Hakainde cannot blame anyone except himself. These are self-inflicted wounds. This is the price one pays when they clinch a spot in a finals game but they take a team of amateurs and expect to win. Victory must be earned – it doesn’t come easily or as a by the way. An easy way out in life is hazardous! Chaos in the world brings uneasiness, births mistrust.


Konkola Copper Mines is a poisoned chalice left by Edgar Lungu. And in trying to untangle the mess that is at KCM, Hakainde chose unconventional ways to resolve the issue. It is alleged that he asked one of his friends/advisors at Brenthurst Foundation and known local business associates to help resolve the impasse with KCM. This process if true, we are informed, is outside the government processes. It has no legal mandate. Under normal circumstances in situations such this, Cabinet Office would have advised if they had been asked by Hakainde that there is precedence. An official negotiating team would have been constituted to negotiate with KCM. It could have been two-tiered, oversight by a committee of ministers, and a team of experts (legal, mining and financial), who would negotiate and make recommendations to a committee of ministers. This process is what had transpired in the past administrations.

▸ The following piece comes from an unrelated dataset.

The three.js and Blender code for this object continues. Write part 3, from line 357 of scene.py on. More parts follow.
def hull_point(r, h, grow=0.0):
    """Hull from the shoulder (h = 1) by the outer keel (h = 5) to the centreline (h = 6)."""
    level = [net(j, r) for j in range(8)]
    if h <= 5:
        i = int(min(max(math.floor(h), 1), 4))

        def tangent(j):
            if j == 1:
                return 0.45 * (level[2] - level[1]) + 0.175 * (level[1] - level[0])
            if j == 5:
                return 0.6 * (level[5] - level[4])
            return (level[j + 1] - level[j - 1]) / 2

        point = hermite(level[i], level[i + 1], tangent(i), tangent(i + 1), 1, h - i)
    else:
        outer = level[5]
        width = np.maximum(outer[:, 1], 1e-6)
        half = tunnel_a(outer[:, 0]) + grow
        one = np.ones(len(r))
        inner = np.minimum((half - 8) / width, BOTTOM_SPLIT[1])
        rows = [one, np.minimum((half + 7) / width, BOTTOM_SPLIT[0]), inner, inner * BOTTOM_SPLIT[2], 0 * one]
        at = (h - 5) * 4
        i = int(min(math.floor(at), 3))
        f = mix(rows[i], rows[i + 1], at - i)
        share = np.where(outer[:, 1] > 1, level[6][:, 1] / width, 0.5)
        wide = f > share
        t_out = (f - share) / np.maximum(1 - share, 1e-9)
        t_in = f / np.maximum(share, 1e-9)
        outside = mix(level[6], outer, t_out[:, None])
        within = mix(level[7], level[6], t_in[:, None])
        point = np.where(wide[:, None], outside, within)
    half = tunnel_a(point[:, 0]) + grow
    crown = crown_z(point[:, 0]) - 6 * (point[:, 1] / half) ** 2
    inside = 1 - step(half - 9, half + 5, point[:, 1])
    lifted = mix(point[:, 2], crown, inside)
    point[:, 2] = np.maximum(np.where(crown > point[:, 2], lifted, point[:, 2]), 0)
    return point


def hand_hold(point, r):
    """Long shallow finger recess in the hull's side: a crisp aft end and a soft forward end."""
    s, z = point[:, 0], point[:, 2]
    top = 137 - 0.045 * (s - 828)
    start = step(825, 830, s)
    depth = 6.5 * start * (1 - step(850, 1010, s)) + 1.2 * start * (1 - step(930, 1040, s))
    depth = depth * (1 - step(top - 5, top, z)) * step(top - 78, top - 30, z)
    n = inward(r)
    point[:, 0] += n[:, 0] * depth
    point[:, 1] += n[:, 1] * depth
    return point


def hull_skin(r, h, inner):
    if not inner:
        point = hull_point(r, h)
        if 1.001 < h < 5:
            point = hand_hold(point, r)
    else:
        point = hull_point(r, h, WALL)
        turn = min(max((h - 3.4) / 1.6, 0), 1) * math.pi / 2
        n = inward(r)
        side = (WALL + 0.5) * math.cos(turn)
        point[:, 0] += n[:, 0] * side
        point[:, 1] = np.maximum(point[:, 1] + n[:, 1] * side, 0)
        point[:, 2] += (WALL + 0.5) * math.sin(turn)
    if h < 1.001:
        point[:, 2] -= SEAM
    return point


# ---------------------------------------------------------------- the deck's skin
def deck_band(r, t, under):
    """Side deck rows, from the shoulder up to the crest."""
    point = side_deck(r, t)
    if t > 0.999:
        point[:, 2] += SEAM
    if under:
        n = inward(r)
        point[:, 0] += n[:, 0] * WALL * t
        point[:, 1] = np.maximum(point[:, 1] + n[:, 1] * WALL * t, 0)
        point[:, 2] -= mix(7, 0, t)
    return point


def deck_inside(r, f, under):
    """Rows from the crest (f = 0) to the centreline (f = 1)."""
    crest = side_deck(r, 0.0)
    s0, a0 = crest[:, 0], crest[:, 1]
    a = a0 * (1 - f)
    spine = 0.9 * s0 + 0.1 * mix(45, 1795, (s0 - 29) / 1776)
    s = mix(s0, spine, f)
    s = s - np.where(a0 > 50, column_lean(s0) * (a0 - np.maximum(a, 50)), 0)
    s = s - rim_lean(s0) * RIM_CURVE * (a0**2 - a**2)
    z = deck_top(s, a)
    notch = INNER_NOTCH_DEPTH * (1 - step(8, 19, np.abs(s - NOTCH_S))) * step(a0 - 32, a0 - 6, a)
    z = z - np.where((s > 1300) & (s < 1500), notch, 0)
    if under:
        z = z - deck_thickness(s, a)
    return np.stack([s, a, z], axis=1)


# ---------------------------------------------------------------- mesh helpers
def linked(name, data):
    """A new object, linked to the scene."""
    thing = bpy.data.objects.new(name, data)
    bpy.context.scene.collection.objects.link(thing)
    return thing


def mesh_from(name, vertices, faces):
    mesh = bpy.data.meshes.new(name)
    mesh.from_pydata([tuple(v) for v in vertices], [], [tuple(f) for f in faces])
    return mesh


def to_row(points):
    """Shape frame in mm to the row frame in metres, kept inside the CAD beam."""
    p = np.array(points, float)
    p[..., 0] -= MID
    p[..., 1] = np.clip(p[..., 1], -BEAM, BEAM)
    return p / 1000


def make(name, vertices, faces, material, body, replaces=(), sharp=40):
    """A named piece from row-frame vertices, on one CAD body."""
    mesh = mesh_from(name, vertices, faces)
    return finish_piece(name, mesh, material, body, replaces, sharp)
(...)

On the other hand, in dealing with the problems regarding the provisional liquidator Milingo Lungu or is it former provisional liquidator, Hakainde, who seems to know better, chose an ineffectual team and misguided processes. At the centre of all this is Bradford Machila, the principal private secretary, who with his ill-advice seems to have exposed the Presidency to ridicule.


Milingo states in his affidavit that he met Hakainde, Vice-President Mutale Nalumango, Minister of Finance Dr Situmbeko Musokotwane, and Bradford. And justice minister Mulambo Haimbe at his press conference on Wednesday denied that the President ever met with Milingo. We now await the opposing affidavit from the government. It is either that Milingo has been audacious enough to lie in his affidavit or he actually has proof that this meeting took place. We wait and see.


In the briefing Mulambo maintained that the office of the Director of Public Prosecutions is an independent office, yet Milingo states in his affidavit that the meeting where he entered into a bargain with the State was represented by various state agents spearheaded by Bradford and included Christopher Mundia, special assistant to the President – legal, Attorney General Kabesha Mulilo, Solicitor General Marshall Muchende, DPP Lillian Siyunyi and Administrator General Natasha Kalimukwa. Again, either this statement in the affidavit is true or false. We now await the opposing affidavit from the government.


What is also alarming in this comedy of events, is how Kalimukwa entered into an agreement with Milingo to pay five per cent of the KCM sale of assets as a fee to the provisional liquidator for his services which was later revised to 10 per cent. On whose authority did Kalimukwa enter into such an outrageous exorbitant agreement? As it stands today, Milingo claims to be owed $120 million (about K2 trillion). Already, this figure is beyond our national budget. What an incompetent way of running a government after giving so much hope to the Zambians! This is totally outrageous!